Our Indwelling Counselor
If this Helper dwells within us, then what is He doing there?
The name that Jesus uses, translated in our text as Helper, comes from the Greek verb meaning “to encourage or exhort”– the name means a person who is called to one’s side or a person who is at one’s side, offering aid, encouragement, guidance, direction, wisdom, comfort. He is like an advocate, an advisor, literally like a legal counselor – the Spirit is much more like a coach, than He is like our modern concept of counselor
In HS and College, I ran cross country. One of the most memorable parts of running on a cross country team was my coaches. My coaches were fantastic. They taught us about running, training plans, racing strategies. They planned our training. They literally ran with us on our daily runs, talking with us about our lives. In our training, they pushed us…HARD. They told us to not let up. I remember in races, I’d be trailing a guy in front of me and I did not think I could catch him. I’d pass my coach and He would look at me, point at the guy ahead of me and, with tenacity and full confidence, command me, go get him! I had confidence that my coaches were for me, that they knew what they were doing, and that they weren’t going to leave me. That is a true helper. Alongside and offering strong, encouraging, committed direction.
I wonder if we have bought into a peculiar belief that the Spirit is a force, an ambiguous energy that helps us follow Jesus. The Spirit is not an it, but a person. HE bears a character, a heart, mind, and will. He bears a name and He invites us to abide in Him today.
Maybe you find yourself thinking: “Wait, wait. All of this sounds great, but if God dwells in me and all of that is true, then why do I feel so alone and anxious?

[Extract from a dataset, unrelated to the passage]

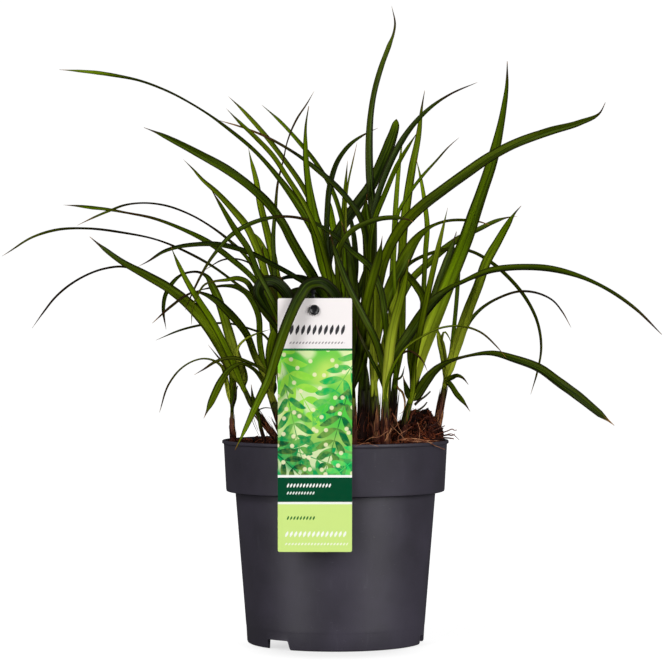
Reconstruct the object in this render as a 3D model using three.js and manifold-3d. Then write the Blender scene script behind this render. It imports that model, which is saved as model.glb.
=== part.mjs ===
// Carex sedge in a plastic nursery pot, in millimetres, +Z up.
// The origin is on the pot's axis, in the plane the pot stands on; -Y is the side with the hang card.
//
// A blade or a stem is drawn as it is seen in front elevation, from a viewpoint in front of the pot:
// each point gives x, z and the width that shows there. A depth y then slides the point along its
// line of sight, so the elevation keeps its drawing while the clump gets its depth.

import * as THREE from 'three';
import { mergeVertices } from 'three/addons/utils/BufferGeometryUtils.js';
import Module from 'manifold-3d';

const wasm = await Module();
wasm.setup();

// ---------------------------------------------------------------- driving dimensions

const POT_HEIGHT = 170;
const LIP_RADIUS = 95.4;
const COLLAR_RADIUS = 94;
const COLLAR_FOOT_RADIUS = 92;
const COLLAR_FOOT = 127;
const BODY_RADIUS = 84.3;
const BASE_RADIUS = 74.4;
const STEP_HEIGHT = 14.5;
const STEP_DEPTH = 0.5;
const WALL = 1.3;
const FLOOR = 8.4;
const PAD_RADIUS = 22;
const PAD_FLARE = 2.4;
const PAD_WALL = 1.5;
const FOOT_INNER = 3.4;
const FOOT_OUTER = 1.5;
const FOOT_CHAMFER = 1.6;
const LIP_BAND = 2.2;
const COLLAR_LEDGE = 4;
const DRAIN_RADIUS = 5;
const DRAIN_CIRCLE = 46;
const DRAIN_COUNT = 6;
const DRAIN_SIDES = 8;
const DRAIN_CUT = 12;
const NOTCH_WIDTH = 26;
const NOTCH_HEIGHT = 7.5;
const NOTCH_CUT = 14;
const NOTCH_ANGLES = [-38.5, 81.5, 201.5];
const POT_SIDES = 44;

const GAP = 0.3;
const SOIL_LEVEL = 167.6;
const SOIL_EDGE = { drop: 0.8, from: 78, to: 92, mound: 0.62 };
const SOIL_RINGS = [84, 74, 62, 48, 32, 16];
const SOIL_PLAY = 0.1;
const MOUND = { x: 69.5, y: 6, height: 31, spreadX: 16.5, spreadY: 27 };
const SOIL_BUMP = 0.9;

const CARD = { left: -46.6, right: 13.4, bottom: 83.5, top: 288.4, back: -95.8, thickness: 0.8, corner: 1.5 };
const STUD = { x: -17, z: 279, pin: 1.7, head: 4.2, headHeight: 1.9 };
const STAKE = { x: -18.2, width: 6.6, thickness: 1.5, foot: 134, top: 296, footDepth: -86.6, bendFrom: 178, bendTo: 232 };

const EYE_DISTANCE = 2300;
const EYE_HEIGHT = 270;

const STEM_SIDES = 6;
const NEST = 0.8;
const STEM_BURIED = 18;
const SHEATH_WALL = 1.1;
const SHEATH_BURIED = 8;
const SHEATH_TEETH = { rise: 3.2, notch: 5.5, thinning: 0.6 };
const BLADE_THICKNESS = 0.62;
const BLADE_FOLD = 0.24;
const FOLDED_FROM = 6.2;
const SAMPLE_STEP = 6;
const DEPTH_POWER = 1.6;
const FREE_FROM = 14;
const FREE_FULL = 60;
const CLEARANCE = 1.7;
const CONTACT_SLACK = 2.6;
const SETTLE_ROUNDS = 260;
const STATION_TOLERANCE = 1.4;

const COLOURS = {
  pot: [0x3a393d, 0.5],
  medium: [0x2a1811, 0.95],
  card: [0xe9e6e1, 0.35],
  stake: [0x141416, 0.3],
  blades: [0x4c610f, 0.45],
  sheath: [0x4a2a1c, 0.8],
};

// ---------------------------------------------------------------- shoots and blades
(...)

Why do I feel like He is far away? Why can I not shake this addiction in my life? Why do I deal this back-breaking pressure to figure my life out, to prove my worth to my coworkers, my family and even God Himself? Why am I numb to my bible?”
Though there can be lots of things that contribute to woes like these in our Christian life, at the core of it, the answer is that, despite the fact that God is in us and He is able and eager to give us all we need and wants us to abide in Him, we don’t. We so quickly walk away. We depart from Him. Deep down we don’t really believe that these things are true, that He loves us, that He is on our side, always present; and so we seek to do life on our own. Sometimes without even realizing, we depart from the Lord just like Adam and Eve in the garden who departed from intimate fellowship with the living God because they wanted the lie of independence.

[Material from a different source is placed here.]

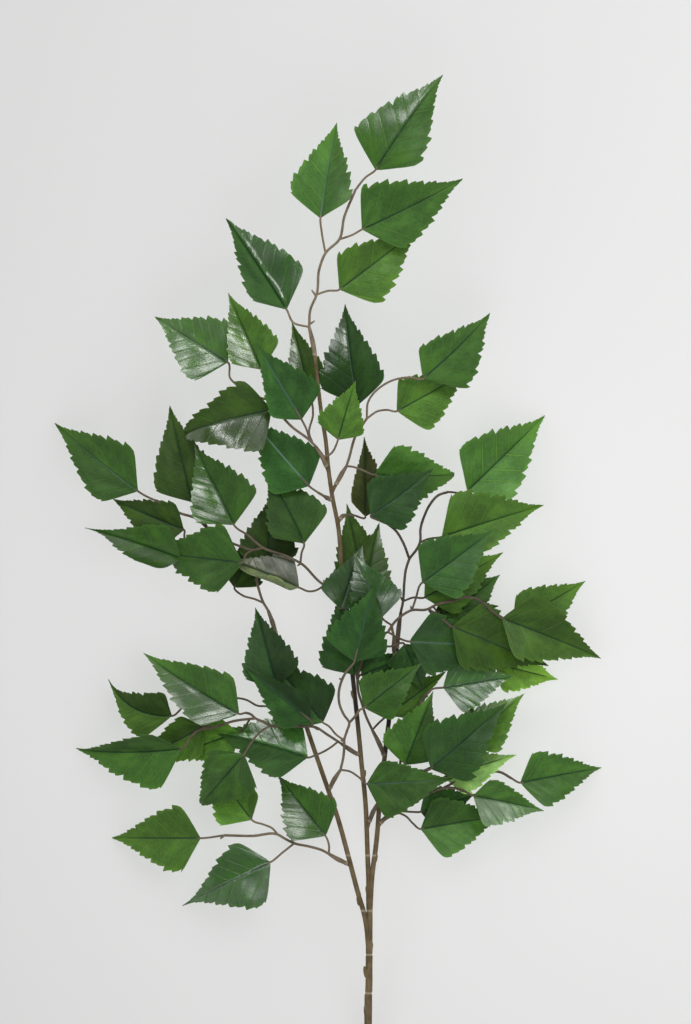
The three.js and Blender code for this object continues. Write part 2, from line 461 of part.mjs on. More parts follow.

Though we are adopted children, we choose to be orphans. It is like for every moment we abide in our union with the Lord, we fall into the rut that is our own world. We come to church or community group, see the Lord, find encouragement, then we leave and sometimes on the very ride home, we’ve already walked away, paying no mind to the God who dwells in us in love. He dwells within us and we can go days without acknowledging Him, talking to Him, or even thinking about Him at all. Can you imagine being married and never acknowledging your spouse when you are in the same room? That’d be absurd. Yet, that is what we do with the Lord.

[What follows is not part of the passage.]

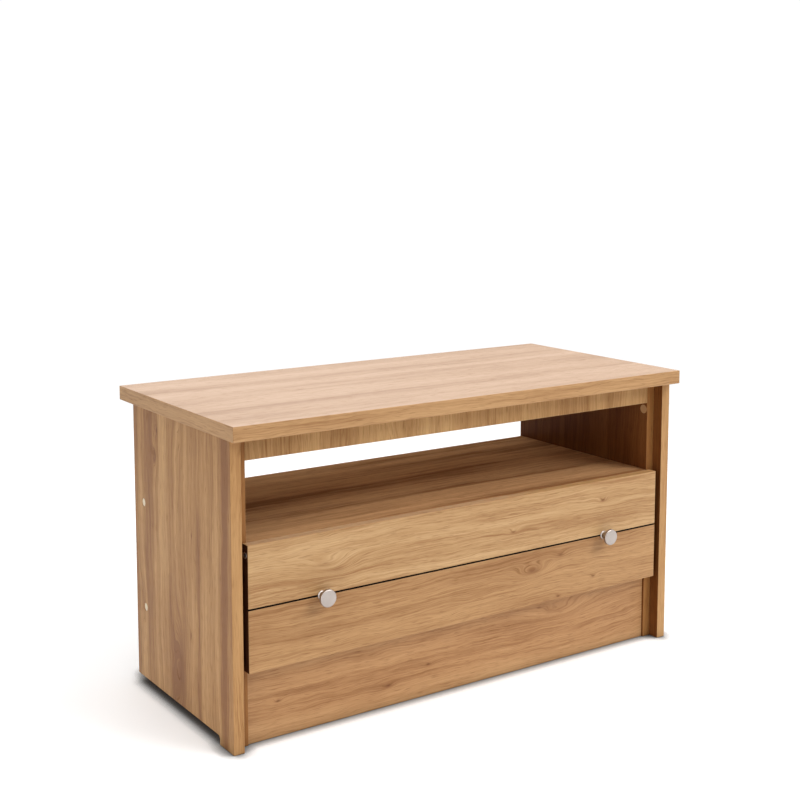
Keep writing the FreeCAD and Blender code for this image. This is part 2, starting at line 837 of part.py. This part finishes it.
os.makedirs("parts", exist_ok=True)
for part_name, shape in parts.items():
    if not shape.isValid():
        print("not valid:", part_name)
    shape.exportStep("parts/" + part_name + ".step")
print(len(parts), "nodes")
for key, value in stay_geometry().items():
    print(key, round(value, 3))
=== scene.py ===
"""Looks of a low oak-finish television unit with a drop-down door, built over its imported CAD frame.

All lengths are metres, in the frame of the CAD model: x along the unit, y from front to back, z up.
"""

import json
import math

import bmesh
import bpy
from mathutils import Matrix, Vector


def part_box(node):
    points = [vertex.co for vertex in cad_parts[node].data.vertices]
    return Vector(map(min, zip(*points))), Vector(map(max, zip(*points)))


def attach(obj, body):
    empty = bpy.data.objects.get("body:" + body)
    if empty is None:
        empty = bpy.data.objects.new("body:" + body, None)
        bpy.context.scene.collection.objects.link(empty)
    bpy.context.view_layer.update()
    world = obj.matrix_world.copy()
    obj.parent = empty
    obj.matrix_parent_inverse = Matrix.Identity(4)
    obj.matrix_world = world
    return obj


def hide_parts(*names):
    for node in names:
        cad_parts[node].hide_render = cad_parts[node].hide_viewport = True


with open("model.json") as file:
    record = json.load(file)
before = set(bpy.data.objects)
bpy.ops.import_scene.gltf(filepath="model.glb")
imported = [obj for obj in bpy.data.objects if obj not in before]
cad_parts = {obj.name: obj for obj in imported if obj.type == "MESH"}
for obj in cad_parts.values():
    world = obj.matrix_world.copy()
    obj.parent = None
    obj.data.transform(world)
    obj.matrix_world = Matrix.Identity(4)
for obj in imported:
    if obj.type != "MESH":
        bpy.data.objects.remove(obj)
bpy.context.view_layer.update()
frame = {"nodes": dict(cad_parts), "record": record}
nodes = frame["nodes"]
bodies = frame["record"]["behaviour"]["bodies"]
slots = {part["node"]: part["material_slot"] for part in frame["record"]["subparts"]}
body_of_node = {node: body for body, members in bodies.items() for node in members}

AXES = "XYZ"
MM = 0.001
SHARP = math.radians(50)      # least angle between two faces whose shared edge is eased
SHORTEST_ARRIS = 30 * MM
ON_FACE = 0.05 * MM           # a point this near the board's box lies on its face
SMOOTH_BELOW = math.radians(40)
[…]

But the Lord pursues us by His Spirit. Our Helper within rouses us from our spiritual slumber with honest convicting pricks of love. He tells us the truth about ourselves, about our impatience, our pride. The Spirit doesn’t just join us to Jesus and give us a new identity à He reminds us of it and brings us back when we stray.
“But the Helper, the Holy Spirit, whom the Father will send in my name, he will teach you all things and bring to your remembrance all that I have said to you” (Jn. 14:26).
Andrew Murray called the Holy Spirit, our Great Remembrancer. He also says this,
“The singular ministry of the Holy Spirit is to convey and communicate to us the glorious redemption and life in Christ. This is God’s power at work in us! The Holy Spirit makes the living Christ – victorious over sin, mighty to save – forever present within us.”
What Andrew Murray is saying is that the Spirit of Christ in us doesn’t just advocate to the Father on our behalf, but advocates to us on the Father’s behalf. He convicts us of sin and He comforts us with good news of grace. He doesn’t draw attention to Himself, but always points us to beauty of Jesus and the love of the Father. In our guilt and shame, the Spirit testifies with our spirit that we are the children of God and in His testimony, we are invited to rest in God’s grace and His real presence within us.
When we rest, we are empowered to walk in loving obedience to the commands of Jesus. Our Helper gives us the power to walk in newness of life, to live in a way that we could never do on our own, to forgive sin, to persevere through pain, to love like the Lord loves.
The Spirit of God in us, emboldens us to pray BIG prayers and imagine what the Lord could do in our hearts, in our church, and in our world. He gives us a holy discontentment with the way things are. 2020 has been rough, but 2021 must be about so much more than “just making it.” Imagine what the Lord could do in 2021. What do you want to see? How do you want to grow? Who do you want to see come to know Jesus? What are their names? If the Spirit can do more than anything we ask and think and He resides within us, why not beg him to do what only He can do.
Maybe you deal with anxiety and you need courage. Maybe you have been addicted to pornography for years. Are we boldly begging the Lord, who dwells within us, to change our hearts, to redeem us from sin like this? Do we believe that He can or have we given up hope? Maybe you need courage to face your fears of doing some sort of ministry. Maybe you want to see those that are far off from Christ brought near. Maybe you want to start to care that the far off are brought near. Maybe you have been through loss this year, you are struggling to believe that God is good, and you need Him to restore to you the joy of your salvation. Maybe you want to grow in patience with your family. Maybe you want to come to the end of this coming year actually knowing God loves you.
These are all supernatural things. God is able to do far more abundantly than all these things AND he dwells in you today, guiding you, comforting you, and loving. He has begun a good work in us and he will bring it to completion on that day when we will dwell with Immanuel forever.